Hengelo's Dagblad
DIRK WILLEM ROSIE

Van Veen: taal en muziek vice versa

16 februari 1987


Het gigantische succes van Herman van Veen (avond aan avond uitverkocht, triomfen in het buitenland) is voor een deel op het conto van Willem Wilmink te schuiven. Deze voormalige Enschedeër neemt niet alleen de helft van de teksten voor zijn rekening, hij inspireert Van Veen ook, versterkt diens gevoel voor de vice versa-werking van taal en muziek en de fantasie-prikkel van poëzie.


Hoewel het liedje "Klacht" overal in den lande als openingsnummer gebruikt zal worden, kreeg je meteen al het gevoel dat Van Veen zijn huisschrijver even 'thuis' bracht: 'Ik ben in deze streken / geboren en getogen. / 't Is me vreemd geworden / alsof het was gelogen. / De vriendjes waar 'k mee speelde / zijn traag en oud. / De bossen zijn verdwenen / en het veld bebouwd. / Door vanouds bekenden / nauwelijks gegroet, / loop ik me af te vragen / wat ik hier nog moet.'


Herman van Veen heeft zich lange tijd niet in de Nederlandse schouwburgen laten zien en dan kun je met een zweem van nieuwswaarde vaststellen dat hij toch eigenlijk wel een hele grote is. We hebben maar één Van Veen; één part-time clown, violist, fantast, poëet, taal- en stemvirtuoos. Eén fluistering krijgt een stormachtige respons, één aai met de linkerpink komt aan als een eenheid van sfeer, stijl en gevoeligheid zorgt voor de rest.

Vooral qua gevoeligheid draaft hij naar mijn smaak in het deel na de pauze zo nu en dan wat door. Zo had hij wat mij betreft Jacques Brel's vriend rustig moeten laten huilen, terwijl ook de tamelijk lange reïncarnatie-act (op een prachtige verdwijntruc na) onvoldoende boeide. Erotisch, psychotisch en neurotisch, dat is prima vol te houden. Maar zodra hij neo-gotisch wordt raak ik 'm kwijt.

Er zit vooralsnog veel meer moois dan lelijks aan de show van Herman van Veen. Hij dwingt voortdurend respect af met de theatrale vorm die hij aan zijn mateloze fantasie kan geven. Quasi Russische, Chinese en Franse krijgsredes gaan hem net zo gemakkelijk af als poppenspel met de zijn blote vingers of een persiflage van Al Jarreau of Bruce Springsteen.
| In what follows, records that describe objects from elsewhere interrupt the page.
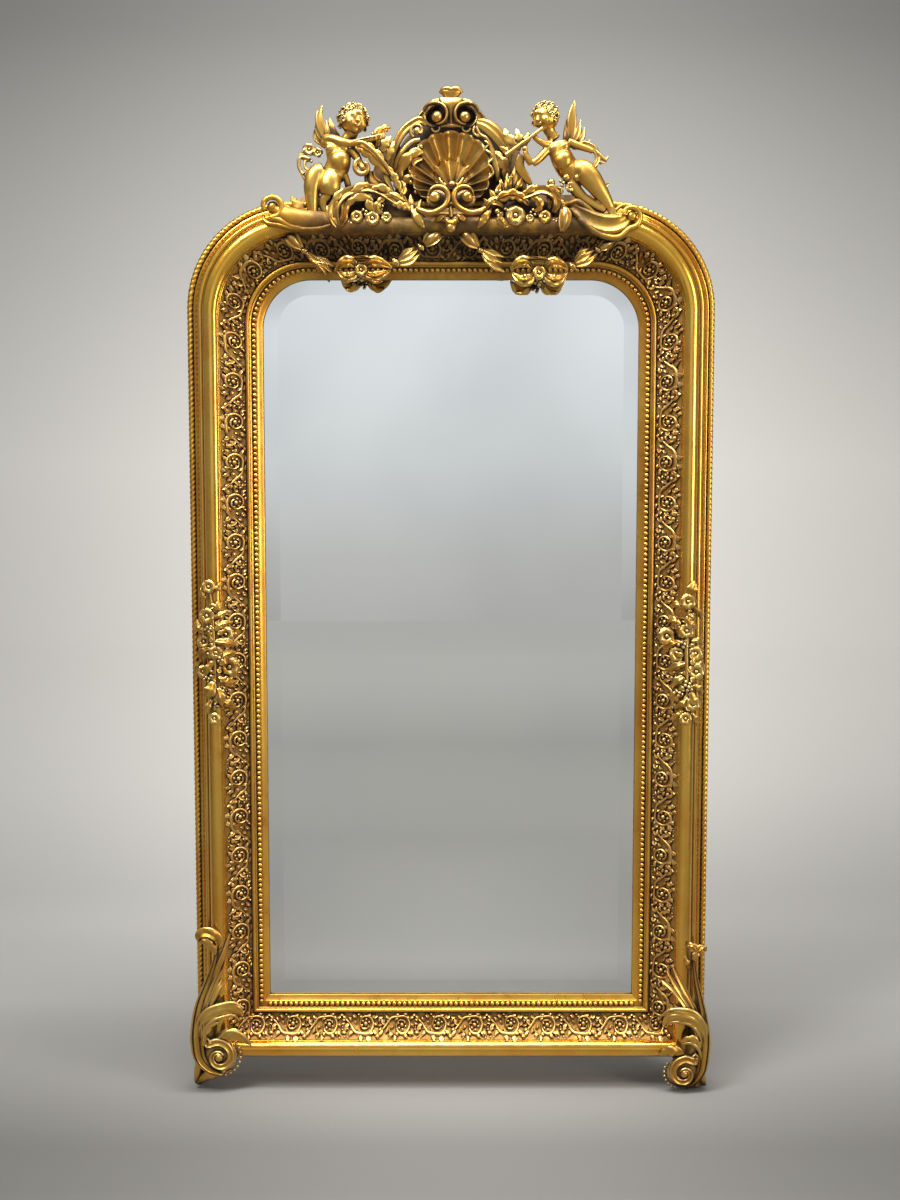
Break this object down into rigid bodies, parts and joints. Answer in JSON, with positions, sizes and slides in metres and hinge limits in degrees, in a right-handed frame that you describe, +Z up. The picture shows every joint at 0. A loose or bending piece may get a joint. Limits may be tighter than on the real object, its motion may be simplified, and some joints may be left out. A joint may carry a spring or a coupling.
{
  "type": "overmantel mirror",
  "caption": "Gilded overmantel mirror: arched bevelled plate in run mouldings, pierced crest with shell, scrolls and playing children, scrolled lower corners.",
  "frame": {"origin": "middle of the footprint, at the level of the flats under the two corner scrolls", "axes": "+Z up, +X to the viewer's right, -Y out of the front of the mirror, +Y towards the wall"},
  "size_m": [1.0486, 0.1276, 1.9853],
  "materials": {
    "gilding": "gold leaf over red-brown bole on carved softwood and gesso, rubbed on the high points, dark in the hollows",
    "burnished_gilding": "burnished gold leaf on run gesso, smooth and bright",
    "silvered_glass": "polished bevelled plate, silvered behind",
    "softwood": "sawn softwood toned yellow-brown, unpolished",
    "backboards": "thin planed softwood boards, dusty and darkened",
    "strap_brass": "dull lacquered brass plate",
    "ring_iron": "bent iron wire, dull grey"
  },
  "bodies": {
    "mirror": {"acanthus_scroll_left": "gilding", "acanthus_scroll_right": "gilding", "backboard_1": "backboards", "backboard_2": "backboards", "backboard_3": "backboards", "backboard_4": "backboards", "base_volutes": "gilding", "carcass_corner_left": "softwood", "carcass_corner_right": "softwood", "carcass_rail_bottom": "softwood", "carcass_rail_top": "softwood", "carcass_stile_left": "softwood", "carcass_stile_right": "softwood", "cherub_left": "gilding", "cherub_right": "gilding", "corner_scroll_left": "gilding", "corner_scroll_right": "gilding", "crest_board": "softwood", "crown_volutes": "gilding", "flute_and_foliage": "gilding", "frieze_bottom": "gilding", "frieze_left": "gilding", "frieze_right": "gilding", "frieze_top": "gilding", "garland_left": "gilding", "garland_right": "gilding", "hanger_strap_left": "strap_brass", "hanger_strap_right": "strap_brass", "laurel_spray_left": "gilding", "laurel_spray_right": "gilding", "mirror_plate": "silvered_glass", "plinth_scroll_left": "gilding", "plinth_scroll_right": "gilding", "retaining_strip_bottom": "softwood", "retaining_strip_left": "softwood", "retaining_strip_right": "softwood", "retaining_strip_top": "softwood", "roll_moulding_bottom": "burnished_gilding", "roll_moulding_left": "burnished_gilding", "roll_moulding_right": "burnished_gilding", "roll_moulding_top": "burnished_gilding", "rope_edge_left": "gilding", "rope_edge_right": "gilding", "rope_edge_top": "gilding", "shell": "gilding", "shoulder_scroll_left": "gilding", "shoulder_scroll_right": "gilding", "side_flowers_left": "gilding", "side_flowers_right": "gilding", "slip_bottom": "gilding", "slip_left": "gilding", "slip_right": "gilding", "slip_top": "gilding", "violin_and_bow": "gilding", "wings_left": "gilding", "wings_right": "gilding"},
    "hanger_ring_left": {"hanger_ring_left": "ring_iron"},
    "hanger_ring_right": {"hanger_ring_right": "ring_iron"}
  },
  "joints": [
    {"name": "hanger_ring_left_swing", "type": "hinge", "parent": "mirror", "child": "hanger_ring_left", "pos_m": [-0.45565, 0.05878, 1.4453], "axis": [1, 0, 0], "range_deg": [0, 170]},
    {"name": "hanger_ring_right_swing", "type": "hinge", "parent": "mirror", "child": "hanger_ring_right", "pos_m": [0.45565, 0.05878, 1.4453], "axis": [1, 0, 0], "range_deg": [0, 170]}
  ]
}
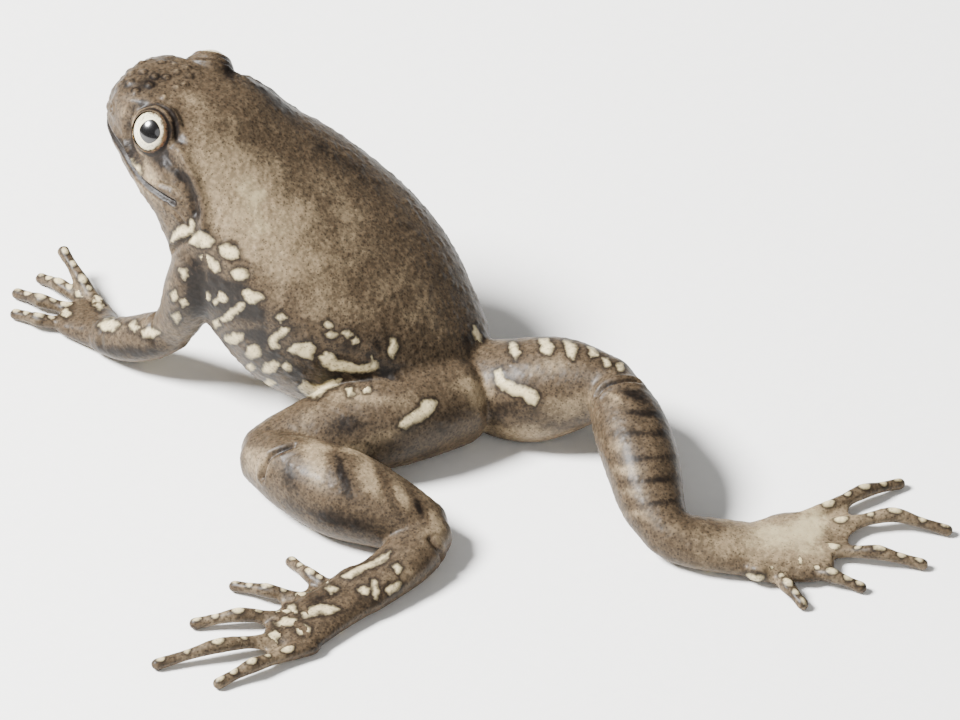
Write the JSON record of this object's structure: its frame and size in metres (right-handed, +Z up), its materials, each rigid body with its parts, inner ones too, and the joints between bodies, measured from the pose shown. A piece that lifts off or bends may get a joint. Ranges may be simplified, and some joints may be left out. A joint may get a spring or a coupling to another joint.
{
  "type": "frog model",
  "caption": "Life-size model of a small stocky African ground frog, crawling with its head raised, one hind leg folded and the other trailing behind",
  "frame": {"origin": "middle of the animal's outline on the floor it rests on", "axes": "+Z up, the snout points along -Y, the frog's own left side is +X"},
  "size_m": [0.0522, 0.0762, 0.0233],
  "materials": {
    "body_skin": "moist fine-grained skin",
    "limb_skin": "moist fine-grained skin",
    "digit_skin": "moist smooth skin",
    "eye": "wet polished eyeball"
  },
  "bodies": {
    "root": {"torso": "body_skin", "head": "body_skin", "eye_left": "eye", "eye_right": "eye", "upper_arm_left": "limb_skin", "forearm_left": "limb_skin", "hand_left": "limb_skin", "finger_1_left": "digit_skin", "finger_2_left": "digit_skin", "finger_3_left": "digit_skin", "finger_4_left": "digit_skin", "thigh_left": "limb_skin", "shank_left": "limb_skin", "tarsus_left": "limb_skin", "foot_left": "limb_skin", "toe_1_left": "digit_skin", "toe_2_left": "digit_skin", "toe_3_left": "digit_skin", "toe_4_left": "digit_skin", "toe_5_left": "digit_skin", "upper_arm_right": "limb_skin", "forearm_right": "limb_skin", "hand_right": "limb_skin", "finger_1_right": "digit_skin", "finger_2_right": "digit_skin", "finger_3_right": "digit_skin", "finger_4_right": "digit_skin", "thigh_right": "limb_skin", "shank_right": "limb_skin", "tarsus_right": "limb_skin", "foot_right": "limb_skin", "toe_1_right": "digit_skin", "toe_2_right": "digit_skin", "toe_3_right": "digit_skin", "toe_4_right": "digit_skin", "toe_5_right": "digit_skin"}
  },
  "joints": []
}
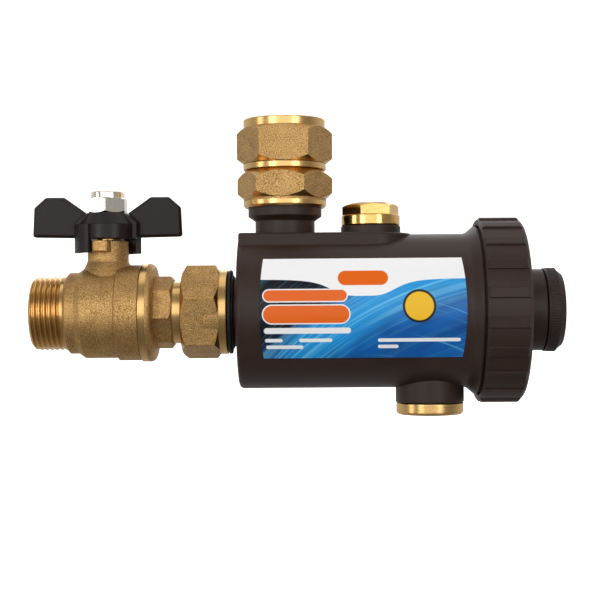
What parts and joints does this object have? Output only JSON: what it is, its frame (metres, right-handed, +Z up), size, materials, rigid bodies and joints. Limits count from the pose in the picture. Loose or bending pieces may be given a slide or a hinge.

Bovendien laat hij je dan niet alleen lachen om die lawaaimakende restanten van een Vietnam-veteraan, hij (en zijn grandioos spelende band) laat je in één moeite door ook genieten van een schitterend moppie muziek. Van Veen's bezigheid heeft voortdurend een tweede betekenis, zonder dat de show opdringerig diepzinnig wordt. Of men moet bijvoorbeeld op het punt van dood en zelfmoord al te prikkelbaar zijn.

De muziek is hierboven al even genoemd maar verdient ruimere vermelding. Erik van der Wurff heeft een diepe, warme klank uit zijn keyboards weten te toveren en in zijn geheel wordt er zo smaakvol gemusiceerd dat ik geen bezwaar gehad zou hebben tegen een compleet muzikaal programma. Hoewel daar in het begin op aangestuurd lijkt te worden heeft Van Veen zich kennelijk gerealiseerd dat hij ook andere kwaliteiten heeft dan die van de muzikale clown.
Voor een deel heeft hij zich verlaten op van hem gekende trucs als het quasi gegoochel met pingpong-ballen en de slow-motion van een tennisser. Je kunt het Van Veen nu eenmaal niet kwalijk nemen dat hij gebruik maakt van zijn grootste talenten (virtuositeit, gevoeligheid, timing en beheersing) en dan moet je het als fan maar voor lief nemen dat je soms denkt: wanneer heb ik hem dat eerder zien doen?